*** Data listing

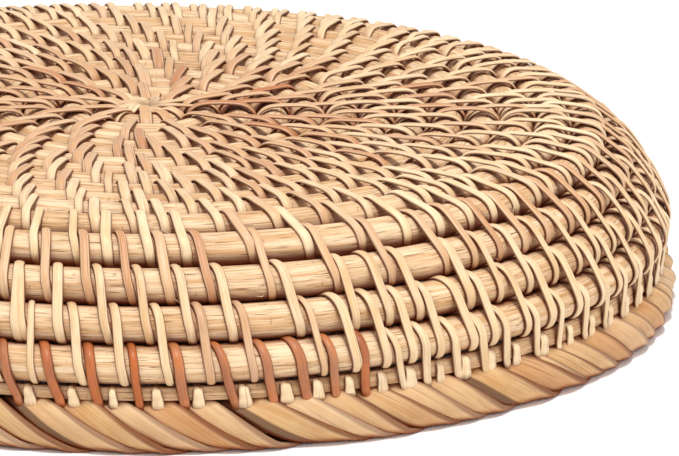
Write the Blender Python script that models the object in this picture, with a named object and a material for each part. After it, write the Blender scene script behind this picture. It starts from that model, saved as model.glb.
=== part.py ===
"""Round hand-coiled rattan chair seat pad, a shallow upturned bowl.

One spiral of round rattan runs from the middle of the seat to the foot of the
wall. A wedge-shaped splint levels its lower edge, and a rope-like cane border
bound over a hoop makes the foot. Crossed rattan bearers sit in the hollow.
Units are metres and +Z is up. The border rests on z = 0 and the pad is centred
on the Z axis.
"""
import math

import bpy
import numpy as np

# ---- driving dimensions -------------------------------------------------
PITCH = 0.0115            # spacing of neighbouring coils, along the surface
CORE_R = 0.0054           # radius of the round rattan core
JOINT_GAP = 0.0008        # gap left along the cane at a scarf joint
SCARF = 0.008             # half the length of a scarf cut
SPIN = -1                 # the coil runs clockwise going out, seen from above
PHASE = math.radians(-136.8)
STEPS_PER_TURN = 36
TUBE_SIDES = 8
CROWN_Z = 0.0519          # height of the coil's centre line at the middle

# Slope of the coil's centre surface against distance along it from the middle.
# A positive slope goes down. The seat rises a little to its shoulder and then turns over.
SLOPES = (
    (0.000, 0.0),
    (0.062, -1.9),
    (0.126, -1.9),
    (0.1415, 8.0),
    (0.153, 44.0),
    (0.1645, 54.0),
    (0.176, 61.0),
    (0.1875, 84.0),
    (0.210, 100.0),
)
# Where one length of core cane ends and the next begins, in turns.
CANE_TURNS = (1.0, 3.0, 5.0, 7.25, 9.0, 10.5, 11.75, 12.75, 13.5, 14.25, 15.0, 15.75, 16.18)
END_TAPER = 0.10          # turns over which the last cane is shaved down

END_SCALE = 0.35          # what is left of the core's radius at its very end

KNOT_R = 0.0042           # button that starts the coil
KNOT_H = 0.0070
KNOT_SIDES = 12
# Radius and height of the button's rings, as shares of KNOT_R and KNOT_H.
KNOT_PROFILE = ((0.55, -0.5), (0.9, -0.35), (1.0, 0.0), (0.9, 0.3), (0.5, 0.5))

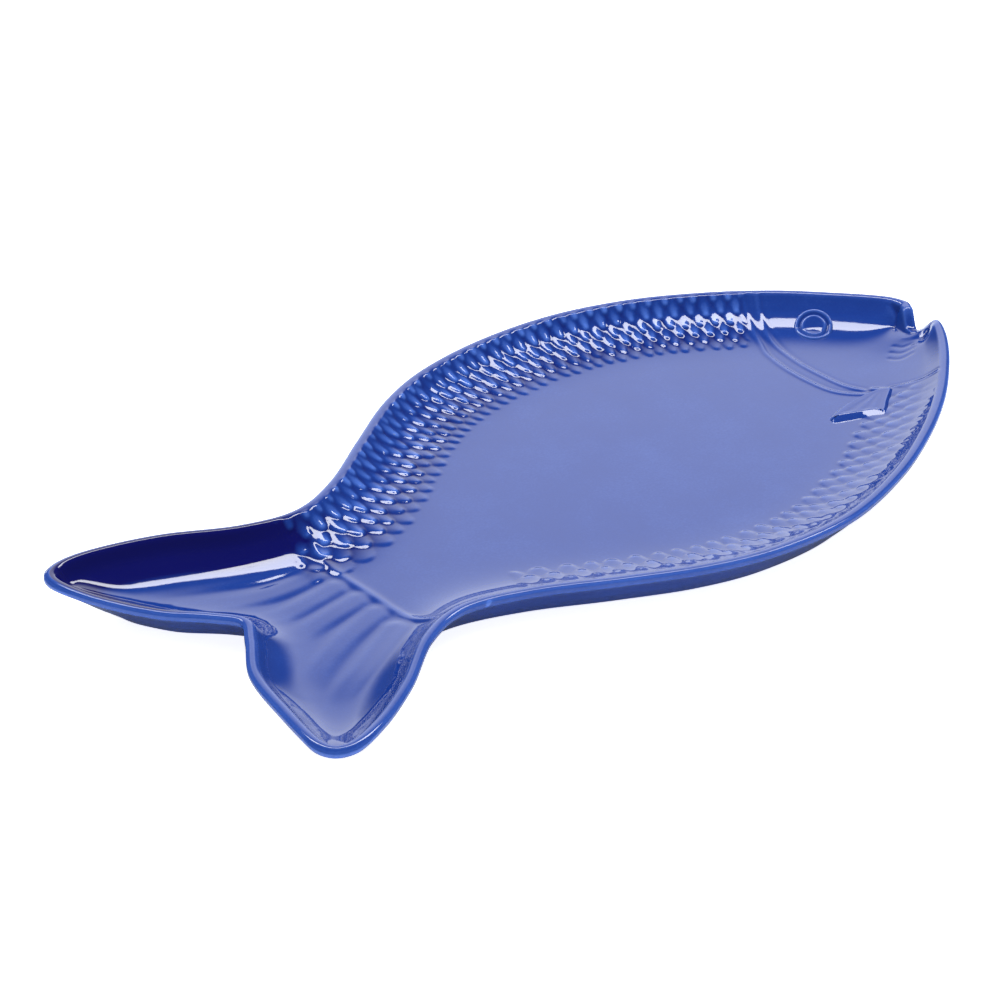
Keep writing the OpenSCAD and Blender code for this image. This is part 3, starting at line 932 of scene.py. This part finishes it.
    def _smooth(self, plan: np.ndarray, tris: np.ndarray, z: np.ndarray,
                share: np.ndarray) -> np.ndarray:
        """Takes the creases out of a height, as a glaze does, and keeps its slopes.

        Args:
            plan: plan points, one a row.
            tris: triangles over them.
            z: the height at each point.
            share: how much each point may move, from 0 to 1.

        Returns:
            The smoothed heights.
        """
        ends, others, weights = [], [], []
        for k in range(3):
            a, b, c = tris[:, k], tris[:, (k + 1) % 3], tris[:, (k + 2) % 3]
            u, v = plan[a] - plan[c], plan[b] - plan[c]
            area = np.abs(u[:, 0] * v[:, 1] - u[:, 1] * v[:, 0])
            cot = np.clip((u * v).sum(axis=1) / np.maximum(area, TINY), *self.weight_range)
            ends += [a, b]
            others += [b, a]
            weights += [cot, cot]
        ends, others = np.concatenate(ends), np.concatenate(others)
        weights = np.concatenate(weights)
        total = np.maximum(np.bincount(ends, weights, len(z)), TINY)
        for _ in range(self.rounds):
            mean = np.bincount(ends, weights * z[others], len(z)) / total
            z = z + (mean - z) * share * self.pull
        return z

    @staticmethod
    def _normals(verts: np.ndarray, tris: np.ndarray) -> np.ndarray:
        """A normal for each vertex, weighted by area."""
        a, b, c = verts[tris[:, 0]], verts[tris[:, 1]], verts[tris[:, 2]]
        face = np.cross(b - a, c - a)
        out = np.zeros_like(verts)
        for k in range(3):
            np.add.at(out, tris[:, k], face)
        return unit(out)


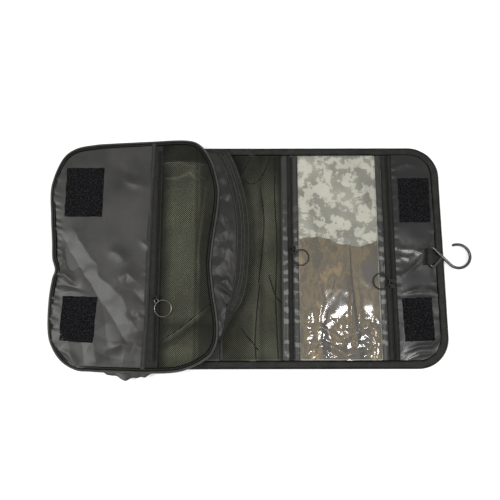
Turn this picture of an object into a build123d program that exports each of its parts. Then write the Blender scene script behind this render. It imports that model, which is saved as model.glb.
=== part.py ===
from build123d import *
import math
import os

os.makedirs("parts", exist_ok=True)

# Hanging bifold wash bag, lying open on its back. Units are mm.
# +X runs towards the hook, +Y across the bag, +Z up from the table.

# plan sizes
WIDTH = 240.0  # the back's height across the bag, along Y
LEFT = -222.4  # left edge of the compartment
FOLD_1 = -44.3  # fold between compartment and spine
FOLD_2 = 20.9  # fold between spine and top flap
RIGHT = 193.7  # right edge of the top flap
FOLD_GAP = 0.2  # half the slit that is left at each fold
CORNER = 30.0
FLAP_CORNER = 33.0

# back shell, binding and floor of the compartment
SHELL = 1.5
BINDING = 8.5
RIM = 1.2
BINDING_TOP = 3.0
BOARD_TOP = 2.3
LINING_TOP = 2.8

# compartment walls and lid
WALL = 1.2
WALL_OUT = 4.0  # how far the wall stands inside the back's edge
PART_LINE = 14.2  # height where the main zipper parts
LID_RIGHT = -49.5
LID_WIDTH = 243.0
LID_CORNER = 28.0
LID_LOW = 20.0
LID_TOP = 22.4
PIPING = 4.0

# pleat of the gusset on the fold side
PLEAT_IN = -62.0
PLEAT_SECTIONS = [
    (108.0, -50.5),
    (92.0, -39.5),
    (62.0, -28.8),
    (28.0, -21.0),
    (-6.0, -19.5),
    (-40.0, -22.3),
    (-66.0, -32.0),
    (-90.0, -46.0),
]

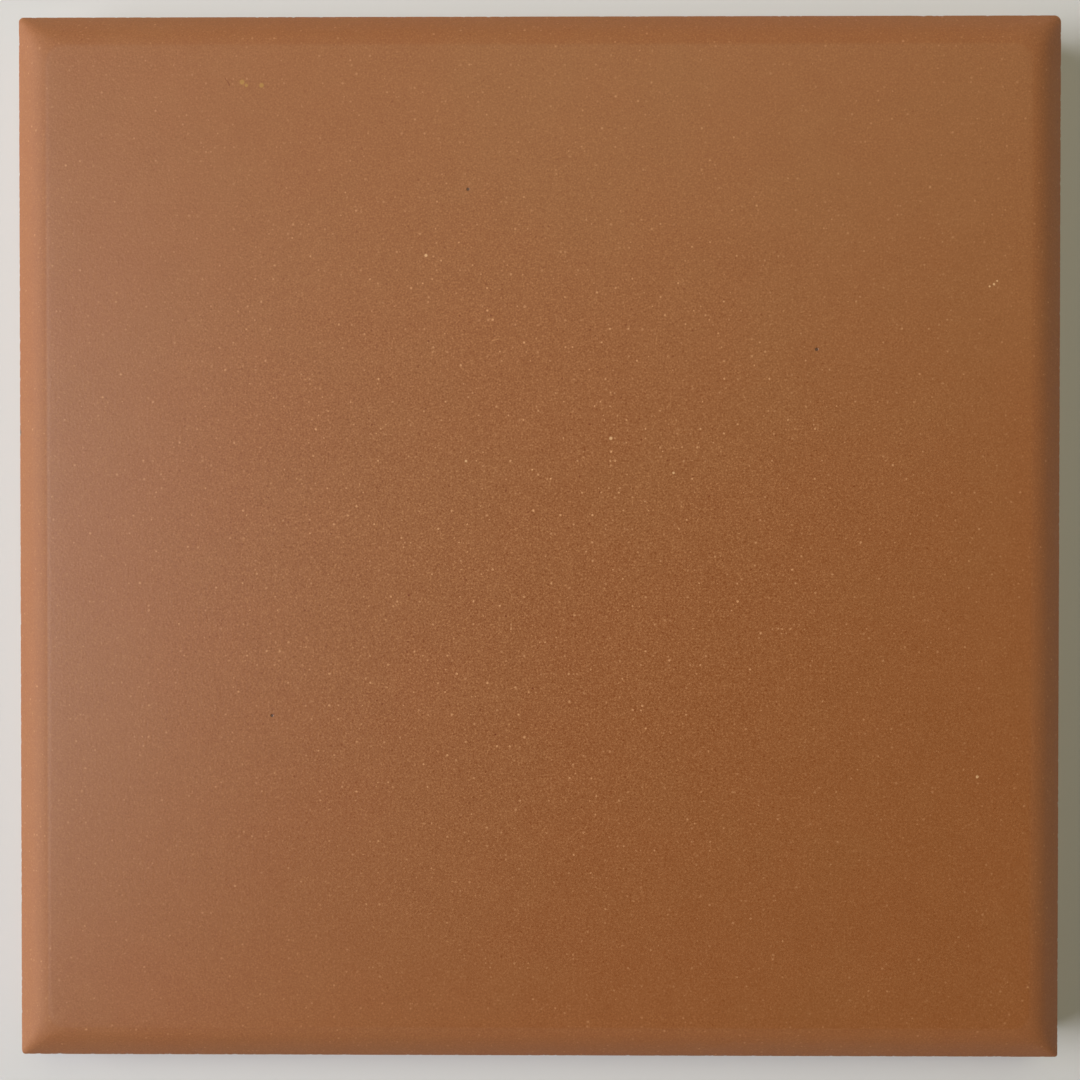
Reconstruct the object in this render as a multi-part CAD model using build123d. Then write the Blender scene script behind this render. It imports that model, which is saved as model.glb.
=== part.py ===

******

■ Exercise task:
Return the whole listing exactly, with every line included.

■ Worked solution:
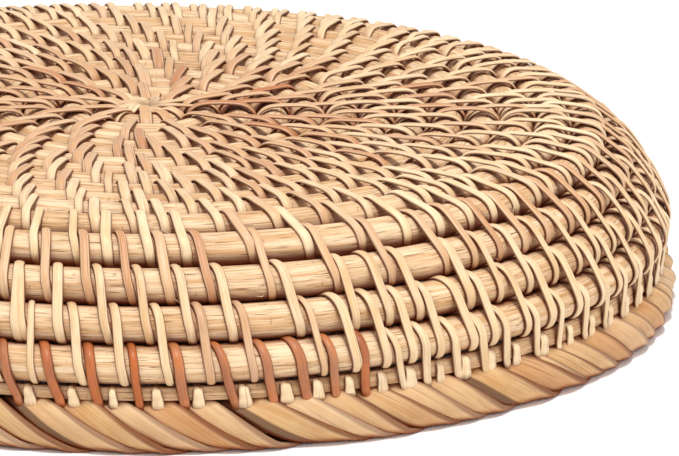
Write the Blender Python script that models the object in this picture, with a named object and a material for each part. After it, write the Blender scene script behind this picture. It starts from that model, saved as model.glb.
=== part.py ===
"""Round hand-coiled rattan chair seat pad, a shallow upturned bowl.

One spiral of round rattan runs from the middle of the seat to the foot of the
wall. A wedge-shaped splint levels its lower edge, and a rope-like cane border
bound over a hoop makes the foot. Crossed rattan bearers sit in the hollow.
Units are metres and +Z is up. The border rests on z = 0 and the pad is centred
on the Z axis.
"""
import math

import bpy
import numpy as np

# ---- driving dimensions -------------------------------------------------
PITCH = 0.0115            # spacing of neighbouring coils, along the surface
CORE_R = 0.0054           # radius of the round rattan core
JOINT_GAP = 0.0008        # gap left along the cane at a scarf joint
SCARF = 0.008             # half the length of a scarf cut
SPIN = -1                 # the coil runs clockwise going out, seen from above
PHASE = math.radians(-136.8)
STEPS_PER_TURN = 36
TUBE_SIDES = 8
CROWN_Z = 0.0519          # height of the coil's centre line at the middle

# Slope of the coil's centre surface against distance along it from the middle.
# A positive slope goes down. The seat rises a little to its shoulder and then turns over.
SLOPES = (
    (0.000, 0.0),
    (0.062, -1.9),
    (0.126, -1.9),
    (0.1415, 8.0),
    (0.153, 44.0),
    (0.1645, 54.0),
    (0.176, 61.0),
    (0.1875, 84.0),
    (0.210, 100.0),
)
# Where one length of core cane ends and the next begins, in turns.
CANE_TURNS = (1.0, 3.0, 5.0, 7.25, 9.0, 10.5, 11.75, 12.75, 13.5, 14.25, 15.0, 15.75, 16.18)
END_TAPER = 0.10          # turns over which the last cane is shaved down

END_SCALE = 0.35          # what is left of the core's radius at its very end

KNOT_R = 0.0042           # button that starts the coil
KNOT_H = 0.0070
KNOT_SIDES = 12
# Radius and height of the button's rings, as shares of KNOT_R and KNOT_H.
KNOT_PROFILE = ((0.55, -0.5), (0.9, -0.35), (1.0, 0.0), (0.9, 0.3), (0.5, 0.5))

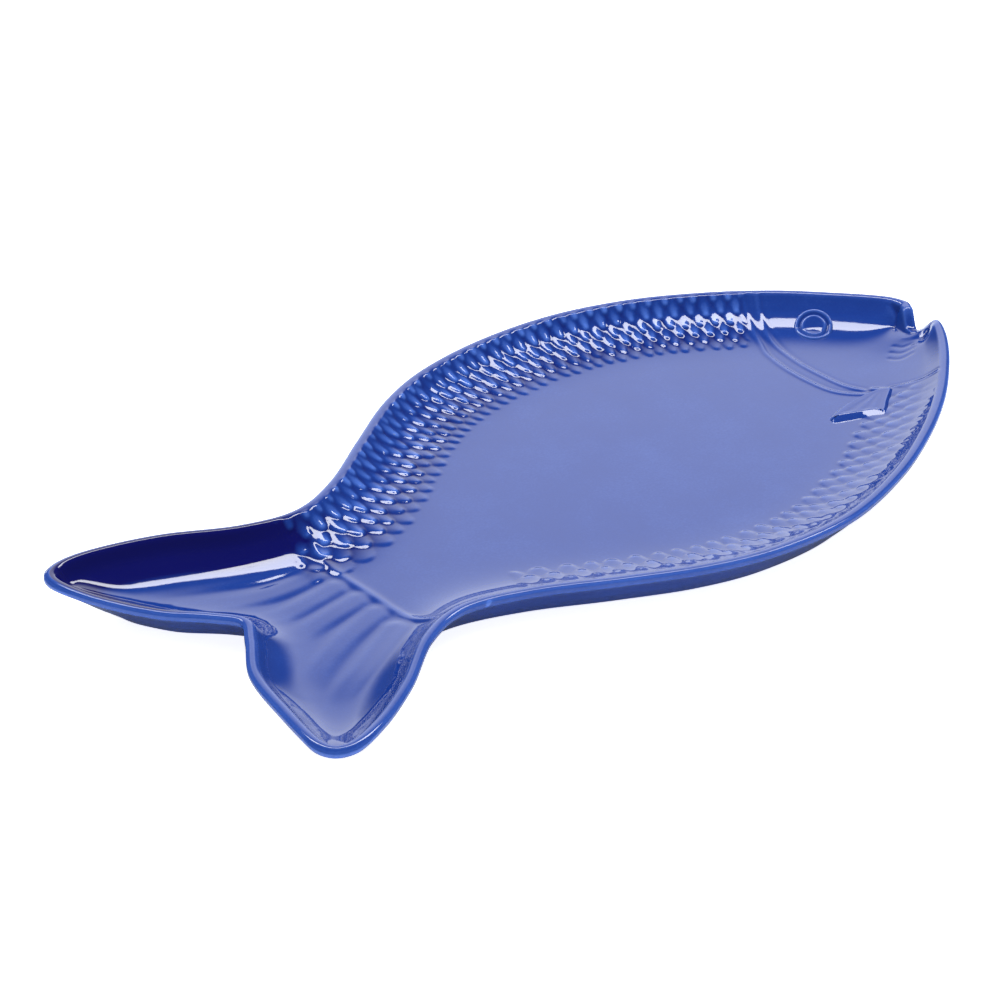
Keep writing the OpenSCAD and Blender code for this image. This is part 3, starting at line 932 of scene.py. This part finishes it.
    def _smooth(self, plan: np.ndarray, tris: np.ndarray, z: np.ndarray,
                share: np.ndarray) -> np.ndarray:
        """Takes the creases out of a height, as a glaze does, and keeps its slopes.

        Args:
            plan: plan points, one a row.
            tris: triangles over them.
            z: the height at each point.
            share: how much each point may move, from 0 to 1.

        Returns:
            The smoothed heights.
        """
        ends, others, weights = [], [], []
        for k in range(3):
            a, b, c = tris[:, k], tris[:, (k + 1) % 3], tris[:, (k + 2) % 3]
            u, v = plan[a] - plan[c], plan[b] - plan[c]
            area = np.abs(u[:, 0] * v[:, 1] - u[:, 1] * v[:, 0])
            cot = np.clip((u * v).sum(axis=1) / np.maximum(area, TINY), *self.weight_range)
            ends += [a, b]
            others += [b, a]
            weights += [cot, cot]
        ends, others = np.concatenate(ends), np.concatenate(others)
        weights = np.concatenate(weights)
        total = np.maximum(np.bincount(ends, weights, len(z)), TINY)
        for _ in range(self.rounds):
            mean = np.bincount(ends, weights * z[others], len(z)) / total
            z = z + (mean - z) * share * self.pull
        return z

    @staticmethod
    def _normals(verts: np.ndarray, tris: np.ndarray) -> np.ndarray:
        """A normal for each vertex, weighted by area."""
        a, b, c = verts[tris[:, 0]], verts[tris[:, 1]], verts[tris[:, 2]]
        face = np.cross(b - a, c - a)
        out = np.zeros_like(verts)
        for k in range(3):
            np.add.at(out, tris[:, k], face)
        return unit(out)


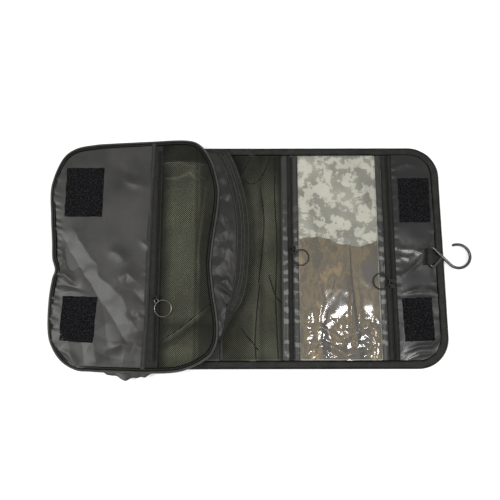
Turn this picture of an object into a build123d program that exports each of its parts. Then write the Blender scene script behind this render. It imports that model, which is saved as model.glb.
=== part.py ===
from build123d import *
import math
import os

os.makedirs("parts", exist_ok=True)

# Hanging bifold wash bag, lying open on its back. Units are mm.
# +X runs towards the hook, +Y across the bag, +Z up from the table.

# plan sizes
WIDTH = 240.0  # the back's height across the bag, along Y
LEFT = -222.4  # left edge of the compartment
FOLD_1 = -44.3  # fold between compartment and spine
FOLD_2 = 20.9  # fold between spine and top flap
RIGHT = 193.7  # right edge of the top flap
FOLD_GAP = 0.2  # half the slit that is left at each fold
CORNER = 30.0
FLAP_CORNER = 33.0

# back shell, binding and floor of the compartment
SHELL = 1.5
BINDING = 8.5
RIM = 1.2
BINDING_TOP = 3.0
BOARD_TOP = 2.3
LINING_TOP = 2.8

# compartment walls and lid
WALL = 1.2
WALL_OUT = 4.0  # how far the wall stands inside the back's edge
PART_LINE = 14.2  # height where the main zipper parts
LID_RIGHT = -49.5
LID_WIDTH = 243.0
LID_CORNER = 28.0
LID_LOW = 20.0
LID_TOP = 22.4
PIPING = 4.0

# pleat of the gusset on the fold side
PLEAT_IN = -62.0
PLEAT_SECTIONS = [
    (108.0, -50.5),
    (92.0, -39.5),
    (62.0, -28.8),
    (28.0, -21.0),
    (-6.0, -19.5),
    (-40.0, -22.3),
    (-66.0, -32.0),
    (-90.0, -46.0),
]

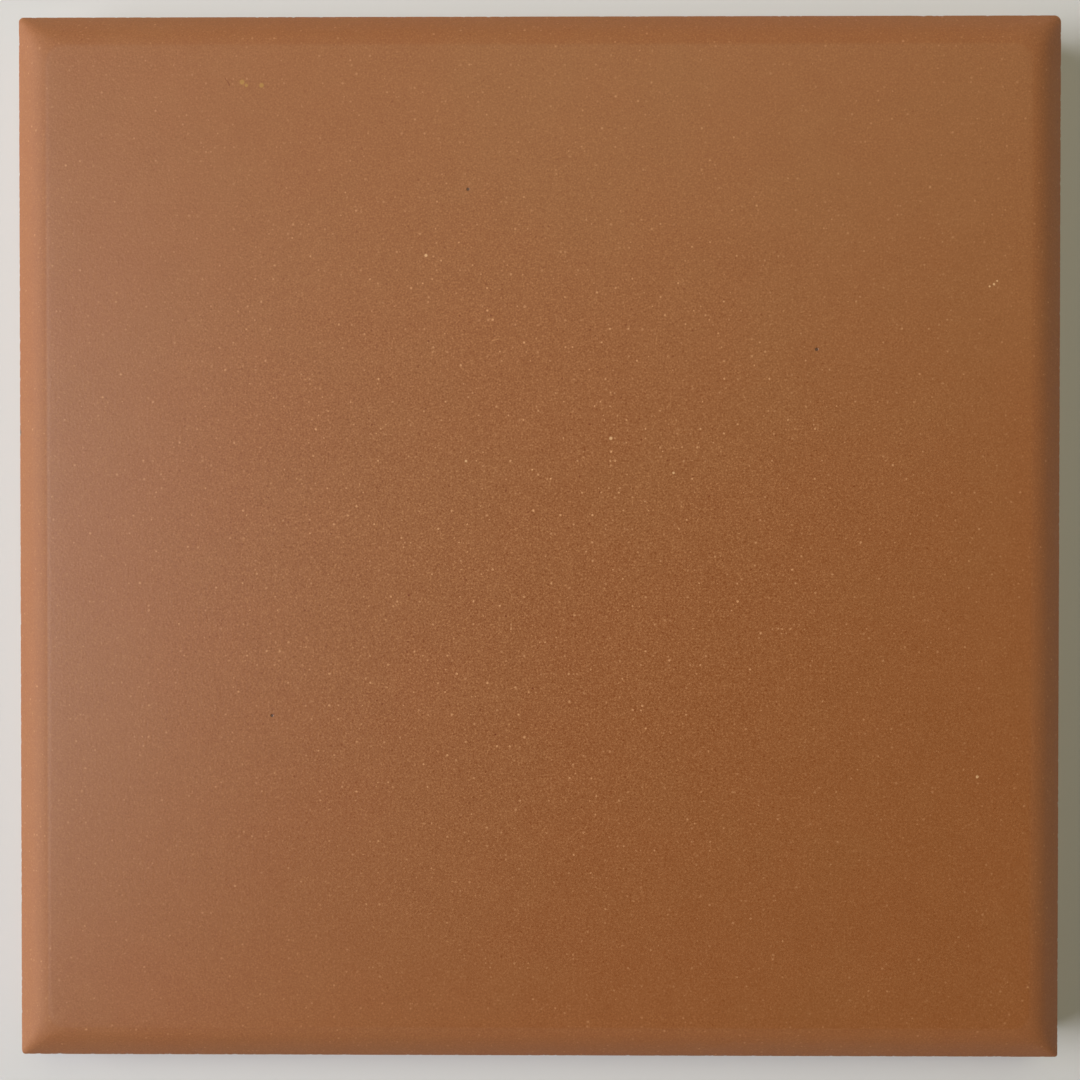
Reconstruct the object in this render as a multi-part CAD model using build123d. Then write the Blender scene script behind this render. It imports that model, which is saved as model.glb.
=== part.py ===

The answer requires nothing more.